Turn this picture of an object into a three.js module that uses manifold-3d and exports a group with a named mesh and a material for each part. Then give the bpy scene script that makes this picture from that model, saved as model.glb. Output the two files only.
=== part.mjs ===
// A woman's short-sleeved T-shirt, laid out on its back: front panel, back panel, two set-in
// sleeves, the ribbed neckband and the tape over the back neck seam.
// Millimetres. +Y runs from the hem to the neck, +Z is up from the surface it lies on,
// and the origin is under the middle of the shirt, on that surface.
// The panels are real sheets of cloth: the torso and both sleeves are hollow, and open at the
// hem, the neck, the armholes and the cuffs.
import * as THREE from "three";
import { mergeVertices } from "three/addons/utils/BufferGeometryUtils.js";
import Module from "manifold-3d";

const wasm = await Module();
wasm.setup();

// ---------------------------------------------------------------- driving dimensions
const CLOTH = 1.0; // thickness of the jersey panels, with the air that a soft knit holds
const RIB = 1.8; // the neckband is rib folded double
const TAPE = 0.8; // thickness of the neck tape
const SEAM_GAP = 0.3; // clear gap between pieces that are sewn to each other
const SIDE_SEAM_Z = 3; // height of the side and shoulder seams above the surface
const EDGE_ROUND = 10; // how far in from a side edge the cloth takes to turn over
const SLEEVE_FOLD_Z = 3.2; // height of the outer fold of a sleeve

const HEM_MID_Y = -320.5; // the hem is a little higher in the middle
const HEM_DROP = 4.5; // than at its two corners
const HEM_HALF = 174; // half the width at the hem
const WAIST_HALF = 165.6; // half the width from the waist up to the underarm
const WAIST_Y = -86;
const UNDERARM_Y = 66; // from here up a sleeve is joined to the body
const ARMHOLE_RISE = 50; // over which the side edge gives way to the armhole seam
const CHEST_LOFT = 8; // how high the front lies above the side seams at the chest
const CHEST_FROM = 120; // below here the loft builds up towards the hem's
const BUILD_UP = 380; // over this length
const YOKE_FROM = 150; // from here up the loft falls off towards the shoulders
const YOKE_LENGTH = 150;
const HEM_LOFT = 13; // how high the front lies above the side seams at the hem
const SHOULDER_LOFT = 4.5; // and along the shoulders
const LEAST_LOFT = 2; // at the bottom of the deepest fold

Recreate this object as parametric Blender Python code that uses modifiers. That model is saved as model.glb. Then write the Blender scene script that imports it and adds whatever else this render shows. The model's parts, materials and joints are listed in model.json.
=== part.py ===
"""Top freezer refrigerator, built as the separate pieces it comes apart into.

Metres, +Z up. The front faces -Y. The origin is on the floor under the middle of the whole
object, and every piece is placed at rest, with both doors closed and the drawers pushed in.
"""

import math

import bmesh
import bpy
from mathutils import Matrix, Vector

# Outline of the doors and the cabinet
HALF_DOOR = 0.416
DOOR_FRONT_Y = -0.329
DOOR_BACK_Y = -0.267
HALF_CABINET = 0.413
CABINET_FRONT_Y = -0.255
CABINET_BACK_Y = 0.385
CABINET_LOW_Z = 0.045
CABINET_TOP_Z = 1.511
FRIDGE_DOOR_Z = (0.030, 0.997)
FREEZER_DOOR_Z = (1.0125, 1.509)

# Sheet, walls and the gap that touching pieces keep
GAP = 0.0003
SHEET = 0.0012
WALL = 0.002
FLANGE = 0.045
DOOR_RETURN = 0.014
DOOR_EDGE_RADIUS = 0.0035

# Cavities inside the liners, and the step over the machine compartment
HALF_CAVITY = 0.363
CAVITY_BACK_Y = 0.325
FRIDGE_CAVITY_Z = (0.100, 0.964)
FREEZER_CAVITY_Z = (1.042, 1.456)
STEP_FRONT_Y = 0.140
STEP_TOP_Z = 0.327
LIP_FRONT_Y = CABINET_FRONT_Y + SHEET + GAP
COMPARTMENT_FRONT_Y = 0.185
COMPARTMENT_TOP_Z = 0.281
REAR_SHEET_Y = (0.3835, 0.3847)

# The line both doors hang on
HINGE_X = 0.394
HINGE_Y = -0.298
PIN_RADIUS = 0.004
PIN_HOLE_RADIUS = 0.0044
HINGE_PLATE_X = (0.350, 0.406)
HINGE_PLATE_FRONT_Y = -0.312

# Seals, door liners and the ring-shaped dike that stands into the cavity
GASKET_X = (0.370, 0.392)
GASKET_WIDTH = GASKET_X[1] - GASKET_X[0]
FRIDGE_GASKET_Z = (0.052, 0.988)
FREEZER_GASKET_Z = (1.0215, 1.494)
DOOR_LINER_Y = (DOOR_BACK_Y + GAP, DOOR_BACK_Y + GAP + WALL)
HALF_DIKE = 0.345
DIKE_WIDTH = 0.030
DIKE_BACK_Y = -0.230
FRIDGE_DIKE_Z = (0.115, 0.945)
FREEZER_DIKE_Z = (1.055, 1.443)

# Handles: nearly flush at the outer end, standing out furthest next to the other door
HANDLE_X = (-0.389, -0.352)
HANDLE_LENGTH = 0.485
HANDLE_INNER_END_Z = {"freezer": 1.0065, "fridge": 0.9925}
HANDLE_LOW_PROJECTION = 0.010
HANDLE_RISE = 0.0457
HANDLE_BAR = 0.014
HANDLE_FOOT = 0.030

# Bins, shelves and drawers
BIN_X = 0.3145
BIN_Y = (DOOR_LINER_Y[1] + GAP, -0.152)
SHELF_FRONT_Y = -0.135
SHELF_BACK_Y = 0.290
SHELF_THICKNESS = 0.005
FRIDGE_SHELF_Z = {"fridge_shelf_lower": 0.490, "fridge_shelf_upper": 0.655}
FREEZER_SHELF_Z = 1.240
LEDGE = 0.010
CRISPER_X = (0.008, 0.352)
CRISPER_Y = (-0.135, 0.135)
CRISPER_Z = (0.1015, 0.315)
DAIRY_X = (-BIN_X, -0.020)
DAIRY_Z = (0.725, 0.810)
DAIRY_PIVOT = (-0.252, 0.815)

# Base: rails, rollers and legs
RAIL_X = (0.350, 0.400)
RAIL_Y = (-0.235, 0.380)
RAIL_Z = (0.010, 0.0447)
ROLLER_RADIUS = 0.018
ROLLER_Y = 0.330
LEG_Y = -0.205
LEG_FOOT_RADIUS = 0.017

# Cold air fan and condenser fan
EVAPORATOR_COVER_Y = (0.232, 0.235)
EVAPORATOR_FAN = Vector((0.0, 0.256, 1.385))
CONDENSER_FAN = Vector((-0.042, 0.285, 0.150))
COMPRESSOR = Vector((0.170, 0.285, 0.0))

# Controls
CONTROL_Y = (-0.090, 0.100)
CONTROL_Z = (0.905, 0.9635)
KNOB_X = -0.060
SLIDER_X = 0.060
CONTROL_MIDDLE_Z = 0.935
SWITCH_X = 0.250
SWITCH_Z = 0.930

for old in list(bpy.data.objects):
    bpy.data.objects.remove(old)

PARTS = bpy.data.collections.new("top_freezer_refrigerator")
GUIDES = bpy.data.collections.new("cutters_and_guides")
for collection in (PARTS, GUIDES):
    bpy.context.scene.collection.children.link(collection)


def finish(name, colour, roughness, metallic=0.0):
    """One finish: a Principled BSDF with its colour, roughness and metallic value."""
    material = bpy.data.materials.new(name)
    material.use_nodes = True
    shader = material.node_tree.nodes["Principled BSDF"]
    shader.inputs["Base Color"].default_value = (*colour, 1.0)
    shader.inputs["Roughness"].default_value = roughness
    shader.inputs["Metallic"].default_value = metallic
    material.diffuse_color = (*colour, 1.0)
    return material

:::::

Exercise description: Repeat exactly, please, each line from the beginning of the data through the line with "wasm.setup();" in it, and only those lines.

The reply:
Turn this picture of an object into a three.js module that uses manifold-3d and exports a group with a named mesh and a material for each part. Then give the bpy scene script that makes this picture from that model, saved as model.glb. Output the two files only.
=== part.mjs ===
// A woman's short-sleeved T-shirt, laid out on its back: front panel, back panel, two set-in
// sleeves, the ribbed neckband and the tape over the back neck seam.
// Millimetres. +Y runs from the hem to the neck, +Z is up from the surface it lies on,
// and the origin is under the middle of the shirt, on that surface.
// The panels are real sheets of cloth: the torso and both sleeves are hollow, and open at the
// hem, the neck, the armholes and the cuffs.
import * as THREE from "three";
import { mergeVertices } from "three/addons/utils/BufferGeometryUtils.js";
import Module from "manifold-3d";

const wasm = await Module();
wasm.setup();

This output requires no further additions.